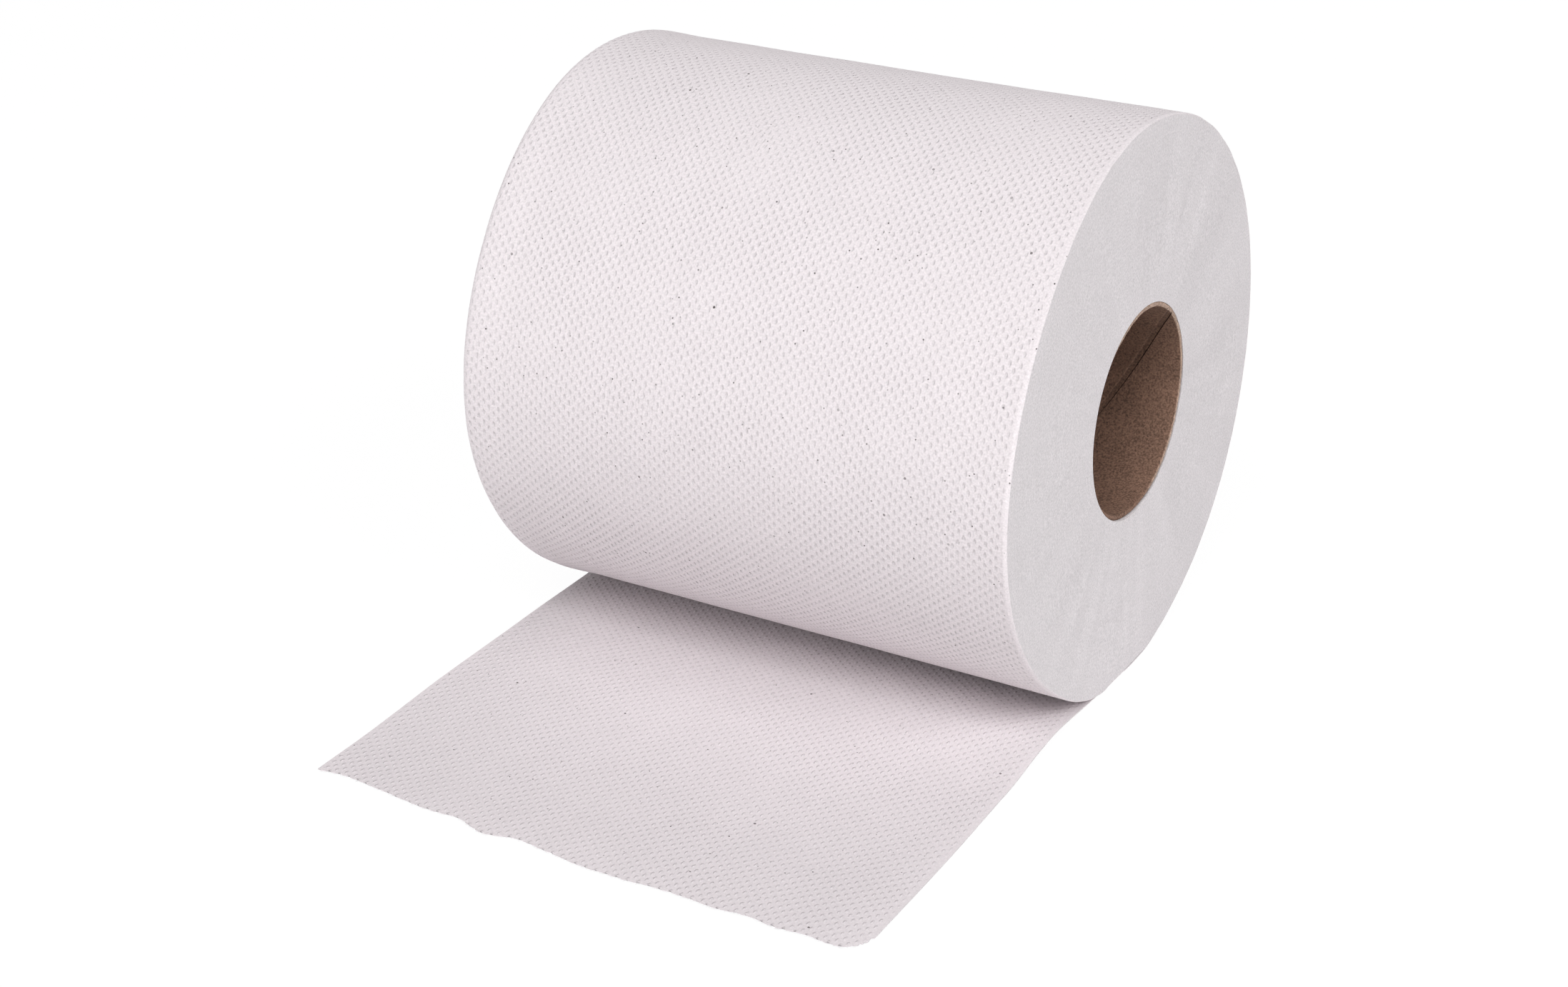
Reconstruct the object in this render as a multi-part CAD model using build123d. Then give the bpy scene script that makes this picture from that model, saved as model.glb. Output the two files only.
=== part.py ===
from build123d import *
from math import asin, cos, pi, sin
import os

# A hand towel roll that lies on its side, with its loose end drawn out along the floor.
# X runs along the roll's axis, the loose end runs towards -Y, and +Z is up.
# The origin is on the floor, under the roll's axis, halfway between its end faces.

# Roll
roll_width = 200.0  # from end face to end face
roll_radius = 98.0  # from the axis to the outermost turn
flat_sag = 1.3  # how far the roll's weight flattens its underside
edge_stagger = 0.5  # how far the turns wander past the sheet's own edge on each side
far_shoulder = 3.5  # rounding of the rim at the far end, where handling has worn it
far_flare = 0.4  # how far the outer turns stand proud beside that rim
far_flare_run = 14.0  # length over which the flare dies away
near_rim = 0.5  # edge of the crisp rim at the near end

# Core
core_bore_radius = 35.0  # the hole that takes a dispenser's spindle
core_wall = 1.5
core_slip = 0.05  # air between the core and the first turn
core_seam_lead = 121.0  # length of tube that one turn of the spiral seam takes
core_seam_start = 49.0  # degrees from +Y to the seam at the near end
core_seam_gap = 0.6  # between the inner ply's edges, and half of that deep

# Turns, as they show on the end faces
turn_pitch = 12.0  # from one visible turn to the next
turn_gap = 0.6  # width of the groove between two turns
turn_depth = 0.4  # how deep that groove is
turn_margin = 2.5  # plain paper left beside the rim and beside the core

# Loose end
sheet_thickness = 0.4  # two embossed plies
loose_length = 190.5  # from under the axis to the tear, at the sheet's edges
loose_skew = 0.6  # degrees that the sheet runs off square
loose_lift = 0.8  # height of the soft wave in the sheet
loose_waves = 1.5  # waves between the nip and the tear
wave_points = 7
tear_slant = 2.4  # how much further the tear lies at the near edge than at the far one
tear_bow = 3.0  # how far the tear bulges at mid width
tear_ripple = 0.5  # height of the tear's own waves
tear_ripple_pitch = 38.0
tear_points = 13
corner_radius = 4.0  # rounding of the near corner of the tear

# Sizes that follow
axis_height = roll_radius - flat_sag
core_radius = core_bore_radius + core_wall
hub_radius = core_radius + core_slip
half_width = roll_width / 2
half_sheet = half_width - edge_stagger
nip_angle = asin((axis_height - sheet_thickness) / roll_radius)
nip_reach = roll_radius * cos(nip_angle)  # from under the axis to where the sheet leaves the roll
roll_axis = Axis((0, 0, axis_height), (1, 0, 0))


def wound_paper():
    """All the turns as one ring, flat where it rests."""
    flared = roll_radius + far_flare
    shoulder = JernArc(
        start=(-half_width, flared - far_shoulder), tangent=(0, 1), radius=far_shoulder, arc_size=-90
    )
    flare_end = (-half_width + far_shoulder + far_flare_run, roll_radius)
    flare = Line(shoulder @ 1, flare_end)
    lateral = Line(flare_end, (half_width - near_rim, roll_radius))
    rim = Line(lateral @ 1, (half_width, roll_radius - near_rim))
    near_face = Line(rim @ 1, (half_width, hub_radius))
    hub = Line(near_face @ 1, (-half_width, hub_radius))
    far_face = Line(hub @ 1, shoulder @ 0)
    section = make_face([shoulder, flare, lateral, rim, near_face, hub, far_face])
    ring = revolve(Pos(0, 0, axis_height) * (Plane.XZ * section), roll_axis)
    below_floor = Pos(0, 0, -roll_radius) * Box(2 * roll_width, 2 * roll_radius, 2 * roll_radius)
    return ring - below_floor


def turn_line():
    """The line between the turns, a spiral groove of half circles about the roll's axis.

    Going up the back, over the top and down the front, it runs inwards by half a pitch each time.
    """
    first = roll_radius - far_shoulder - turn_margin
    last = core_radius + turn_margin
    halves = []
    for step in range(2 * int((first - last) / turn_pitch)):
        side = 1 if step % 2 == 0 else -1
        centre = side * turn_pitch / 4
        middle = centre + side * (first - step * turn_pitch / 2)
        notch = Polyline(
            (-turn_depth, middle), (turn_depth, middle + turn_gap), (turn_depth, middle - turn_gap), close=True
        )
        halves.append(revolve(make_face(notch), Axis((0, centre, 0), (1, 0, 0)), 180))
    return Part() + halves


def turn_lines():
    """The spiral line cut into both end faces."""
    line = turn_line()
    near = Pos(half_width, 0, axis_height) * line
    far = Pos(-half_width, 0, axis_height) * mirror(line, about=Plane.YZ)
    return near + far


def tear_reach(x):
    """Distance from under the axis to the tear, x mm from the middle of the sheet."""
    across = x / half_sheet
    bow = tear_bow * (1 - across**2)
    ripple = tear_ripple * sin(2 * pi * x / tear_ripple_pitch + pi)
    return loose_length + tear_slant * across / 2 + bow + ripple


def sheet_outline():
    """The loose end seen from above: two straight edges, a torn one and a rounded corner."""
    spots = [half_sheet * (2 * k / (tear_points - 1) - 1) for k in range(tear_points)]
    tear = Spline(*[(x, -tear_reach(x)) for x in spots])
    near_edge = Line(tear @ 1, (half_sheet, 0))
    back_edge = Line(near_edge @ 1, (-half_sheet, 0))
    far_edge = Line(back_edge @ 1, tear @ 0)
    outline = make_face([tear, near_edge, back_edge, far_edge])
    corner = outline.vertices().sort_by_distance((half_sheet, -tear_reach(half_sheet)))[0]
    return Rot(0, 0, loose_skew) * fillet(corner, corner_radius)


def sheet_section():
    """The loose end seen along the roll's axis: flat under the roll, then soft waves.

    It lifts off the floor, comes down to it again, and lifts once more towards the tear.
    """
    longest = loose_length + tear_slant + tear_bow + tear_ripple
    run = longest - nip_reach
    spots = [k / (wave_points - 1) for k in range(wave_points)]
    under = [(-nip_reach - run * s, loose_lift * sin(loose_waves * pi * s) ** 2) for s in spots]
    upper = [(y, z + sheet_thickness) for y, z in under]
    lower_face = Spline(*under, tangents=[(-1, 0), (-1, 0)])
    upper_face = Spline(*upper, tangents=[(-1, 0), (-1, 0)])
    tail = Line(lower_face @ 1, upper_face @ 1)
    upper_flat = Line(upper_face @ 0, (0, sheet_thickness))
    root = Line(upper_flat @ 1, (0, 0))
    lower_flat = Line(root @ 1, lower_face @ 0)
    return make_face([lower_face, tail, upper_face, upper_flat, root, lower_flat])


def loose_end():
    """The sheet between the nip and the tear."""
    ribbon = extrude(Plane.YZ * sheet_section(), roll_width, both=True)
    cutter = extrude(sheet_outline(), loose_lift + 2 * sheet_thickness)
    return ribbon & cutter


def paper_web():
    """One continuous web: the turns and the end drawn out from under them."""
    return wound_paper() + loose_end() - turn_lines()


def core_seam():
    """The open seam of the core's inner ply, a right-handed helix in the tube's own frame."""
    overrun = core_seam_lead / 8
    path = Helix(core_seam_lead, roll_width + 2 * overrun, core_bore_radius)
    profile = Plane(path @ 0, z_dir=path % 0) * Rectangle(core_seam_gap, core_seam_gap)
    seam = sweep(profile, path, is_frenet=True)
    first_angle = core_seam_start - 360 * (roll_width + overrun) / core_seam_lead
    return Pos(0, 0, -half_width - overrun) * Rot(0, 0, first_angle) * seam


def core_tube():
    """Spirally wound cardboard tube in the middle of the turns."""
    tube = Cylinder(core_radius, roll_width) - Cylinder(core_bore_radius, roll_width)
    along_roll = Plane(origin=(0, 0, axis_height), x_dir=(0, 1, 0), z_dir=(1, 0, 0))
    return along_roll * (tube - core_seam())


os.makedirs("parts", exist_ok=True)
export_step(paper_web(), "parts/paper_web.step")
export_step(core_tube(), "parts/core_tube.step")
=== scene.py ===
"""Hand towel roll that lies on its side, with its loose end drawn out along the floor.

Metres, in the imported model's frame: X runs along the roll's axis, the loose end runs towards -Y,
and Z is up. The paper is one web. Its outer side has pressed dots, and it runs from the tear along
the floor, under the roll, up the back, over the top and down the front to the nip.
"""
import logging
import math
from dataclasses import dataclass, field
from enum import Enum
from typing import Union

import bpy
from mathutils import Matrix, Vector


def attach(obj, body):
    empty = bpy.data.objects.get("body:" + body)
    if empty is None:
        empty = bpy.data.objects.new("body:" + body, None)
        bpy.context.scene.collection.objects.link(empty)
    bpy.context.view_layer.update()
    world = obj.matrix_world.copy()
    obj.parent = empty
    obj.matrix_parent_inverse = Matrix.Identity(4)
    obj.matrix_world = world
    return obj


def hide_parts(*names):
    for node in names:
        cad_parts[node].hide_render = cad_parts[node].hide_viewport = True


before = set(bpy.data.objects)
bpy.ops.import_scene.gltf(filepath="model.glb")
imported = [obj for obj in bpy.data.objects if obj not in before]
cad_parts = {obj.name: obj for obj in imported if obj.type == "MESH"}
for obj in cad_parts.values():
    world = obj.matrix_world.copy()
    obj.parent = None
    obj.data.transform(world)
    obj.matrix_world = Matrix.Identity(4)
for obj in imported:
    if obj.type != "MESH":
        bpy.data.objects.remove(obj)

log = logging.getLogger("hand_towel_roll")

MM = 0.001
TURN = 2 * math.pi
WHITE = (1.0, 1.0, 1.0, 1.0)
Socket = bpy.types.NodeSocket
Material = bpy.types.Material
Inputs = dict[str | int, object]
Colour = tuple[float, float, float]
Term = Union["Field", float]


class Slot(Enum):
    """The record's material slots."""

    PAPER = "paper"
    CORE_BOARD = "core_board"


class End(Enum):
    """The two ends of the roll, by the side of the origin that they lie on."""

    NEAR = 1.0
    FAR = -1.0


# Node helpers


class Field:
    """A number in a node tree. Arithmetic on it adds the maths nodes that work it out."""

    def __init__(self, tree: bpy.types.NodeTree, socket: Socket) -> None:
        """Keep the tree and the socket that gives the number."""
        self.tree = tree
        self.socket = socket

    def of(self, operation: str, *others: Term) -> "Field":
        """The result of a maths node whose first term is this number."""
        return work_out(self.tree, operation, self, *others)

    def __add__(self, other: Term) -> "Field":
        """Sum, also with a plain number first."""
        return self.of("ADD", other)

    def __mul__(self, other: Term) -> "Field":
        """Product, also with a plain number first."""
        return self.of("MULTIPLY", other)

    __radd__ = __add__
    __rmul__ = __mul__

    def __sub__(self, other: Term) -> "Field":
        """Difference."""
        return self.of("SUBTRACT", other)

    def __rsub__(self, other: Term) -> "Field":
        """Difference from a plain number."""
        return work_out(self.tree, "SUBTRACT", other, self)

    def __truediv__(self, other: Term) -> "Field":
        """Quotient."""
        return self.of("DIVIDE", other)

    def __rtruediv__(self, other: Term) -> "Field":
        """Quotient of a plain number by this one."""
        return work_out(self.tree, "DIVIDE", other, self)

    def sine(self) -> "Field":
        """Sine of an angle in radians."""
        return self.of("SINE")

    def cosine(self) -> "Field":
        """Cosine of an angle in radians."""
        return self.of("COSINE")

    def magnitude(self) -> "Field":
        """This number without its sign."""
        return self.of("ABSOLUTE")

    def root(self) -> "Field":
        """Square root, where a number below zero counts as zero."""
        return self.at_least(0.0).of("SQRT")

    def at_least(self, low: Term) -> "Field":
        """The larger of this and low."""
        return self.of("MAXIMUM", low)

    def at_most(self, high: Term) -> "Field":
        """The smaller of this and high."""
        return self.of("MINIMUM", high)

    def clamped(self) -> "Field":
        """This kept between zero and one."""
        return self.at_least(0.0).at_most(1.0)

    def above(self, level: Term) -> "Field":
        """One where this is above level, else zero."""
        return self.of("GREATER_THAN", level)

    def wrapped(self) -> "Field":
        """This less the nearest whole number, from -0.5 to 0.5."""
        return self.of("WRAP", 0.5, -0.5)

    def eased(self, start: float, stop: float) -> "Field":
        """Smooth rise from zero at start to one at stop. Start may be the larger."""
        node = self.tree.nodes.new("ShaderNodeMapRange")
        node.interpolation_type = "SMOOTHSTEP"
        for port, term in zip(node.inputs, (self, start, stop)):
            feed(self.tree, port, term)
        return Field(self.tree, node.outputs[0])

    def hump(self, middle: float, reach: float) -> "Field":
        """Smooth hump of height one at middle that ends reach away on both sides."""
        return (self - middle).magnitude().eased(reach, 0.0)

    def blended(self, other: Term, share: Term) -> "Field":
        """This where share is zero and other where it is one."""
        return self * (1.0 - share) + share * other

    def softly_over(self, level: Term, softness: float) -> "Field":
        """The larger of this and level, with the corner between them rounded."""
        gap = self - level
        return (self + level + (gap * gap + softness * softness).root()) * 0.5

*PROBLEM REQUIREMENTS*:
Extract the run of lines that opens with the line containing "return along_roll * (tube - core_seam())" and closes with the line containing "if empty is"; reproduce it exactly and add nothing.

*IN RESPONSE*:
    return along_roll * (tube - core_seam())


os.makedirs("parts", exist_ok=True)
export_step(paper_web(), "parts/paper_web.step")
export_step(core_tube(), "parts/core_tube.step")
=== scene.py ===
"""Hand towel roll that lies on its side, with its loose end drawn out along the floor.

Metres, in the imported model's frame: X runs along the roll's axis, the loose end runs towards -Y,
and Z is up. The paper is one web. Its outer side has pressed dots, and it runs from the tear along
the floor, under the roll, up the back, over the top and down the front to the nip.
"""
import logging
import math
from dataclasses import dataclass, field
from enum import Enum
from typing import Union

import bpy
from mathutils import Matrix, Vector


def attach(obj, body):
    empty = bpy.data.objects.get("body:" + body)
    if empty is None:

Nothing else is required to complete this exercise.